Umuzi Tech Department > Projects > Data-science-specifics > Data Modelling Challenges > Network Intrusion

Network Intrusion

Software to detect network intrusions protects a computer network from unauthorized users, including perhaps insiders. The intrusion detector learning task is to build a predictive model (i.e. a classifier) capable of distinguishing between “bad” connections, called intrusions or attacks, and “good” normal connections.

Background

The 1998 DARPA Intrusion Detection Evaluation Program was prepared and managed by MIT Lincoln Labs. The objective was to survey and evaluate research in intrusion detection. A standard set of data to be audited, which includes a wide variety of intrusions simulated in a military network environment, was provided.

Lincoln Labs set up an environment to acquire nine weeks of raw TCP dump data for a local-area network (LAN) simulating a typical U.S. Air Force LAN. They operated the LAN as if it were a true Air Force environment, but peppered it with multiple attacks.

The raw training data was about four gigabytes of compressed binary TCP dump data from seven weeks of network traffic.
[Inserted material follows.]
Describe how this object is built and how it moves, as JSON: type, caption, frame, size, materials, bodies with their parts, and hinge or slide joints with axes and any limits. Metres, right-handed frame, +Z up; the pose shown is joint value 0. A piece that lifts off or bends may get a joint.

This was processed into about five million connection records. Similarly, the two weeks of test data yielded around two million connection records.
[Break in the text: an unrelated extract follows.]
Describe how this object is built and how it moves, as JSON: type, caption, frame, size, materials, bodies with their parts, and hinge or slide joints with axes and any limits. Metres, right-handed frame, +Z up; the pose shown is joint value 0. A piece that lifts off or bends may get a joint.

A connection is a sequence of TCP packets starting and ending at some well defined times, between which data flows to and from a source IP address to a target IP address under some well defined protocol. Each connection is labeled as either normal, or as an attack, with exactly one specific attack type. Each connection record consists of about 100 bytes.

This data was adjusted from the original and was taken from the 1999 KDD Cup. The data set contains 43 features per record, with 41 of the features referring to the traffic input itself and the last two are labels (whether it is a normal or attack) and Score (the severity of the traffic input itself).

Instructions

Create a classifier to predict good vs bad connections. Go through all the relevant steps of CRISP Data Mining to decide on the best model to use and to build the classifier.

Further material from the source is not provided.